The Rules That Save Lives
Every year, thousands of preventable tragedies happen because someone treated a firearm like a toy, skipped a rule “just this once,” or assumed “it can’t happen to me.” Whether you own one gun or a hundred, whether you hunt, compete, carry for self-defense, or simply keep one for home protection, the foundation of responsible gun ownership is the same: an uncompromising commitment to safety.
Here are the core principles that every firearm owner, new or experienced, must internalize and practice every single time.
The Four Universal Safety Rules
These rules, originally formulated by Colonel Jeff Cooper at Gunsite, are non-negotiable. If you follow all four, all the time, it is practically impossible to have an unintentional discharge that hurts someone.
- Treat every firearm as if it is loaded.
No exceptions. Even if you just cleared it yourself. Even if someone “reliable” handed it to you unloaded. Check it yourself, and still handle it as though it’s ready to fire. - Never point the muzzle at anything you are not willing to destroy.
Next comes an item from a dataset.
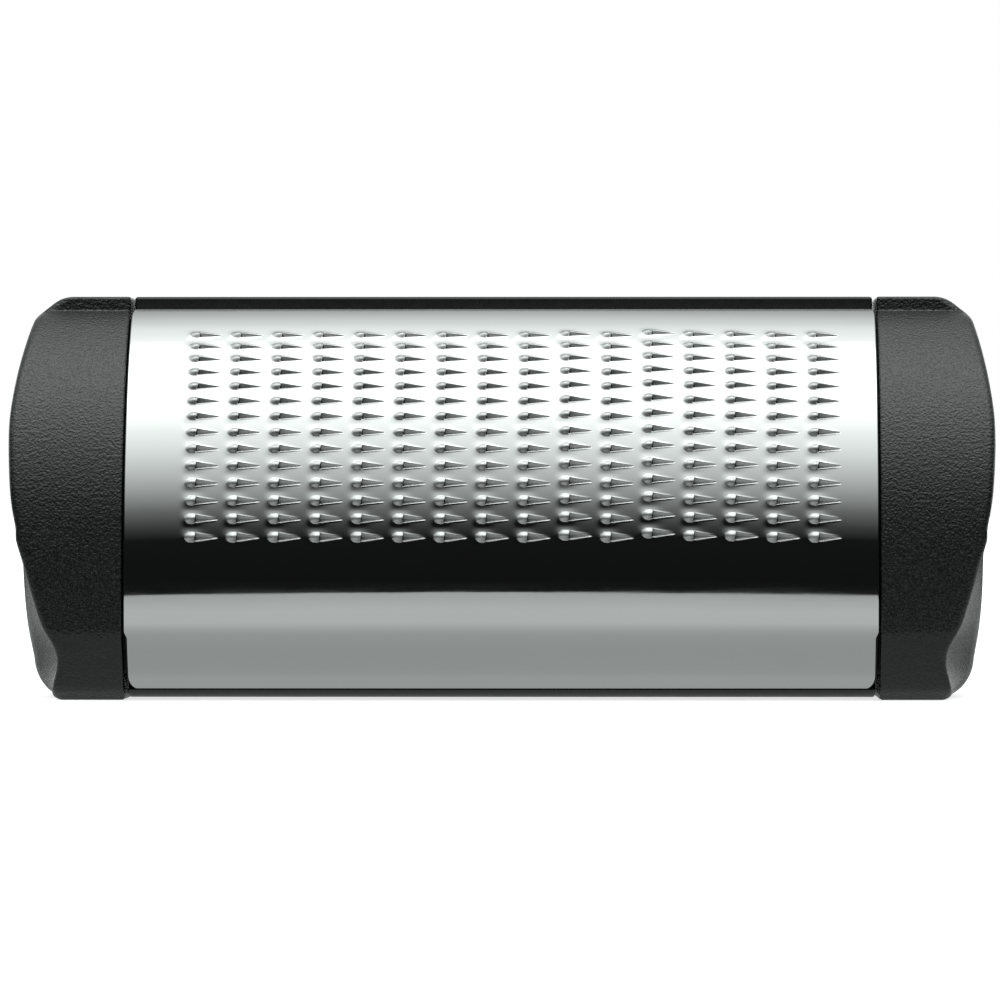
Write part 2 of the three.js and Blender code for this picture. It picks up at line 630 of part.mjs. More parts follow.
// Hollow cap with a finger scoop in its lower front corner and posts for its screws
function makeCap(side) {
  const start = CAP_START;
  const reach = CAP_END + OVERRUN;
  const mirror = (points) => points.map((p) => ({ a: side * p.a, b: p.b }));
  const end = [{ a: start, b: HEIGHT }, { a: start, b: 0 }, ...capEndOutline()];
  const seenFromFront = extrudeOutline(mirror(end), FRONT, BACK, alongMinusY);
  const seenFromAbove = extrudeOutline(mirror(capPlanOutline()), -OVERRUN, HEIGHT + OVERRUN, alongZ);
  let cap = prismX(capSection(), side * start, side * reach).intersect(seenFromFront).intersect(seenFromAbove);
  const scoop = new THREE.SphereGeometry(1, 24, 16);
  scoop.scale(...SCOOP_RADII);
  scoop.translate(side * (CAP_END + SCOOP_PROUD), FRONT - SCOOP_FORWARD, SCOOP_Z);
  cap = cap.subtract(solidOf(scoop));
  const lowX = NECK_END + POCKET_LOW_CLEARANCE;
  const pocket = [
    { a: start - OVERRUN, b: 0 },
    { a: lowX, b: 0 },
    { a: lowX, b: POCKET_STEP_Z },
    { a: POCKET_END, b: POCKET_STEP_Z + POCKET_SLOPE_HEIGHT },
    { a: POCKET_END, b: HEIGHT - POCKET_TOP_DROP },
    { a: CAP_END - POCKET_TOP_DEPTH, b: HEIGHT },
    { a: start - OVERRUN, b: HEIGHT },
  ];
  const hollow = extrudeOutline(mirror(pocket), FRONT, BACK, alongMinusY)
    .intersect(prismX(innerOutline(CAP_WALL), side * (start - OVERRUN), side * reach));
  cap = cap.subtract(hollow);
  const postX = NECK_END + FIT_GAP;
  for (const { y, z } of CAP_SCREWS) {
    cap = cap.add(rodX(BOSS_RADIUS, side * postX, side * (POCKET_END + OVERLAP), y, z));
    cap = cap.subtract(rodX(SHANK_RADIUS + SCREW_GAP, side * (postX - OVERRUN), side * POCKET_END, y, z));
  }
  return cap;
}

// Neck of a cap: a cup whose face closes the body's end
function makeNeck(side) {
  const outside = prismX(innerOutline(NECK_INSET), side * NECK_START, side * NECK_END);
  const hollow = prismX(innerOutline(NECK_INSET + NECK_WALL), side * NECK_SEAT, side * (NECK_END + OVERRUN));
  const tubeStart = side * (NECK_START + OVERLAP);
  const tubes = CAP_SCREWS.map(({ y, z }) => rodX(TUBE_RADIUS, tubeStart, side * NECK_END, y, z));
  const holeStart = side * (NECK_START - OVERRUN);
  const holes = CAP_SCREWS.flatMap(({ y, z }) => [
    rodX(HEAD_RADIUS + FIT_GAP, holeStart, side * NECK_SEAT, y, z),
    rodX(SHANK_RADIUS + SCREW_GAP, side * NECK_START, side * (NECK_END + OVERRUN), y, z),
  ]);
  if (side > 0) {
    const holeEnd = NECK_SEAT + OVERRUN;
    holes.push(...TRAY_SCREWS.map(({ y, z }) => rodX(SHANK_RADIUS + SCREW_GAP, holeStart, holeEnd, y, z)));
  }
  const grooveStart = sealMiddle - SEAL_WIDTH / 2 - SCREW_GAP;
  const grooveEnd = sealMiddle + SEAL_WIDTH / 2 + SCREW_GAP;
  const grooveInset = NECK_INSET - SEAL_PROUD + SEAL_HEIGHT + SCREW_GAP;
  const groove = ring(WALL, grooveInset, side * grooveStart, side * grooveEnd);
  return joinAll([outside.subtract(hollow), ...tubes]).subtract(joinAll(holes)).subtract(groove);
}

const sealMiddle = (NECK_SEAT + BODY_END) / 2;

function makeSeal(side) {
  const outer = NECK_INSET - SEAL_PROUD;
  const x0 = side * (sealMiddle - SEAL_WIDTH / 2);
  const x1 = side * (sealMiddle + SEAL_WIDTH / 2);
  return ring(outer, outer + SEAL_HEIGHT, x0, x1);
}

function makeCapScrews(side) {
  const seat = side * (NECK_SEAT - SCREW_GAP);
  const length = POCKET_END - NECK_SEAT - BOSS_FLOOR;
  return CAP_SCREWS.map(({ y, z }) => placeScrew(length, seat, y, z, [side, 0, 0]));
}

function makeTrayScrews() {
  const length = screwLength(NECK_FACE);
  return TRAY_SCREWS.map(({ y, z }) => placeScrew(length, NECK_SEAT + SCREW_GAP, y, z, [-1, 0, 0]));
}

// Catch tray: a trough under the teeth, open towards them, with a wall at each end
function makeTray() {
  const inset = WALL + SLIDE_GAP;
  const inner = inset + TRAY_WALL;
  const x0 = -(FRAME_INNER - SLIDE_GAP);
  const x1 = NECK_START - FIT_GAP;
  const full = prismX(innerOutline(inset), x0, x1)
    .intersect(block(x0, x1, FRONT, TRAY_BACK, TRAY_FLOOR_Z, HEIGHT));
  const hollow = prismX(innerOutline(inner), x0 + TRAY_WALL, x1 - TRAY_WALL)
    .intersect(block(x0, x1, FRONT, TRAY_BACK - TRAY_WALL, TRAY_FLOOR_Z + TRAY_WALL, HEIGHT));
  const mouthTop = arcPoint(topCentre, TOP_RADIUS, TRAY_TOP_LIP_ANGLE).b;
  const mouth = block(x0 + TRAY_WALL, x1 - TRAY_WALL, FRONT, TRAY_BACK - 3 * TRAY_WALL, TRAY_RIM_Z, mouthTop);
  const bossStart = x1 - BOSS_LENGTH;
  const holeStart = bossStart + BOSS_FLOOR;
  const bosses = TRAY_SCREWS.map(({ y, z }) => rodX(BOSS_RADIUS, bossStart, x1 - OVERLAP, y, z));
  const holes = TRAY_SCREWS.map(({ y, z }) => rodX(SHANK_RADIUS + SCREW_GAP, holeStart, x1 + OVERRUN, y, z));
  return joinAll([full.subtract(hollow).subtract(mouth), ...bosses]).subtract(joinAll(holes));
}

addPiece('grater_plate', makePlate(), 'steel');
addPiece('plate_carrier', makeCarrier(), 'insideBlack');
addPiece('rear_shell', makeRearShell(), 'smoothBlack');
addPiece('base_plate', makeBasePlate(), 'smoothBlack');
addPiece('divider_wall', makeDivider(), 'insideBlack');
addPiece('left_end_frame', makeEndFrame(-1), 'insideBlack');
addPiece('right_end_frame', makeEndFrame(1), 'insideBlack');
addPieces('left_frame_screw', makeFrameScrews(-1), 'screwSteel');
addPieces('right_frame_screw', makeFrameScrews(1), 'screwSteel');
addPieces('base_screw', makeBaseScrews(), 'screwSteel');
addPiece('left_cap', makeCap(-1), 'grainedBlack');
addPiece('left_cap_insert', makeNeck(-1), 'insideBlack');
addPieces('left_cap_screw', makeCapScrews(-1), 'screwSteel');
addPiece('left_seal', makeSeal(-1), 'rubber');
addPiece('right_cap', makeCap(1), 'grainedBlack');
addPiece('right_cap_insert', makeNeck(1), 'insideBlack');
addPieces('right_cap_screw', makeCapScrews(1), 'screwSteel');
addPiece('right_seal', makeSeal(1), 'rubber');
addPiece('catch_tray', makeTray(), 'trayGrey');
addPieces('tray_screw', makeTrayScrews(), 'screwSteel');

export default grater;
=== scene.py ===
import json
import math

import bmesh
import bpy
import numpy as np
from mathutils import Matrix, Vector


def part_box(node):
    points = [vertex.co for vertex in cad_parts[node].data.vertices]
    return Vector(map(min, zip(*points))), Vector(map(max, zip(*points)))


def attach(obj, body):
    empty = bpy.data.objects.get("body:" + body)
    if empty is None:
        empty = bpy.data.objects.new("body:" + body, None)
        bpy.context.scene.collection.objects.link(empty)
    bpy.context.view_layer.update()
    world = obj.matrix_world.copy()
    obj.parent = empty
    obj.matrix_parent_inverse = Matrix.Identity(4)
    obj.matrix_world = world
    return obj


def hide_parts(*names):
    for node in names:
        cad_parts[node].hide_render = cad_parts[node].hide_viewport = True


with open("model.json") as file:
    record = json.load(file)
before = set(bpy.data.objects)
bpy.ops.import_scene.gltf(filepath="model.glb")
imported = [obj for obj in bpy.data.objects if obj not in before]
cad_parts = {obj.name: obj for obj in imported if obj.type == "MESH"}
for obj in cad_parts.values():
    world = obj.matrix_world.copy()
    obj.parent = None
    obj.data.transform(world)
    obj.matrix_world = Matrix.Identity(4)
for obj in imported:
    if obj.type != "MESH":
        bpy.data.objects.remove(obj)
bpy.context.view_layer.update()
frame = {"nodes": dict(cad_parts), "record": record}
scene = bpy.context.scene

# Everything is worked out in millimetres and scaled to metres when a mesh is made
MM = 0.001

# Driving sizes, the same as in the solids
BODY_HALF = 45.0
CAP_LENGTH = 14.4
DEPTH = 46.0
HEIGHT = 48.7
BODY_LIFT = 0.35
FIT_GAP = 0.3
WALL = 2.2
CAP_WALL = 2.5
SHEET = 0.5
BACK_RADIUS = 5.0
DIVIDER_SETBACK = 0.2
DIVIDER_THICKNESS = 1.2
BASE_SETBACK = 1.0
BASE_SCREW_X = 36.2
HEAD_RADIUS = 2.0
HEAD_HEIGHT = 1.0
BOSS_RADIUS = 2.6
BOSS_MARGIN = 1.0

# Front curve from the crease at the top down to the toe, by angles of its normal above the horizon
CREASE_DROP = 1.5
CREASE_ANGLE = 72.0
TOP_RADIUS = 18.0
BEND_ANGLE = -7.0
BEND_RADIUS = 6.0
FLAP_ANGLE = -36.0
FLAP_LENGTH = 5.1
TOE_RADIUS = 4.0
PLATE_END_ANGLE = -49.0
FOOT_ANGLE = -60.0
TOE_END_ANGLE = -90.0

# Places of the teeth
COLUMNS = 16
ROWS = 14
COLUMN_PITCH = 4.965
ROW_STEP = 3.32
FIRST_ROW_ANGLE = 52.1
FIELD_SHIFT = 0.64

# Small edges that only the finished surfaces have
SHEET_OVERHANG = 0.08
SHELL_SETBACK = 0.22
END_ROUND = 0.36
TOE_GAP = 1.5
LIP_LEAN = 0.28
LIP_ROUND = 0.4
LIP_GAP = 0.06
LIP_UNDERCUT = 0.05
CLOSEST_POINTS = 0.02

FRONT = -DEPTH / 2
BACK = DEPTH / 2
CAP_START = BODY_HALF + FIT_GAP
CAP_END = CAP_START + CAP_LENGTH
SHEET_HALF = BODY_HALF + SHEET_OVERHANG
SHELL_HALF = BODY_HALF - SHELL_SETBACK
FIRST_CUT_X = FIELD_SHIFT - COLUMN_PITCH * (COLUMNS - 1) / 2


# Curves of the cross-section, in Y and Z


def climb(radius, lower, upper):
    """How far an arc rises between two angles of its normal."""
    return radius * (math.sin(math.radians(upper)) - math.sin(math.radians(lower)))


def arc_point(centre, radius, angle):
    a = math.radians(angle)
    return (centre[0] - radius * math.cos(a), centre[1] + radius * math.sin(a))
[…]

Keep it pointed in a safe direction at all times—downrange, at the ground, or into a bullet trap if you’re at home. “Safe direction” means even if the gun fired right now, no one would be hurt and property damage would be minimal. - Keep your finger off the trigger until your sights are on the target and you’ve made the decision to shoot.
The trigger finger should be straight and outside the trigger guard (“high register” on the frame). Most negligent discharges happen because a finger was on the trigger when someone stumbled, got startled, or tried to catch a falling gun. - Be sure of your target and what is beyond it.
Bullets punch through walls, car doors, and sometimes even the target itself. Know what’s behind and beside your target—in a home-defense scenario that might be your kids’ bedroom.
Additional Lifesaving Habits
Beyond the four rules, these practices separate responsible owners from statistics:
- Administrative handling only in a designated safe area.
Cleaning, dry-fire practice, showing off a new gun—do it where the muzzle can’t sweep anything living. - Use quality holsters that fully cover the trigger guard.
A Serpa holster with a finger button or a flimsy nylon “one-size-fits-all” can turn a re-holster into a tragedy. - Store firearms securely when not in use.
A loaded gun in a nightstand drawer is fast, but not if a child or burglar gets to it first. Quick-access safes (e.g., Vaultek, Fort Knox, or even a simple Simplex-lock box) give you both speed and security. - Ammunition and firearms are separate when children are present and you’re not carrying.
Even if you think your kid “knows better,” the data show curious teens and visiting friends are at highest risk. - Never mix alcohol or impairing drugs with firearms.
More than half of all fatal firearm accidents involve alcohol. - Get real training and practice regularly.
A four-hour concealed-carry class is a start, not mastery. Force-on-force, low-light shooting, and one-handed malfunction drills reveal how fast things go wrong when adrenaline hits.
Common Myths That Get People Hurt
- “Glocks/revolvers/1911s are ‘drop-safe’ so I can toss it on the bed.”
Modern firearms are remarkably safe—until something gets into the trigger guard while the gun is moving. - “It’s just a .22, it’s not dangerous.”
Tell that to the families of children killed every year by “harmless” .22s.
Teaching the Next Generation
Start early, but never rely on “I taught them” as a substitute for secure storage. The Eddie Eagle program (“Stop, don’t touch, run away, tell an adult”) works for very young kids. Once they’re old enough, demystify firearms: take them shooting under strict supervision. A child who has fired a .22 under your guidance is far less likely to play with one they find at a friend’s house.
Final Thought
Firearms are tools—extraordinarily effective, unforgiving tools. Respect them the way a chainsaw or a circular saw deserves respect: with training, sober attention, and layers of safety. The gun community doesn’t need fewer guns; it needs more people who treat every single gun as a loaded gun, every single time.
Stay safe, train hard, and never get complacent.
— A fellow shooter who wants you to make it home to your family tonight.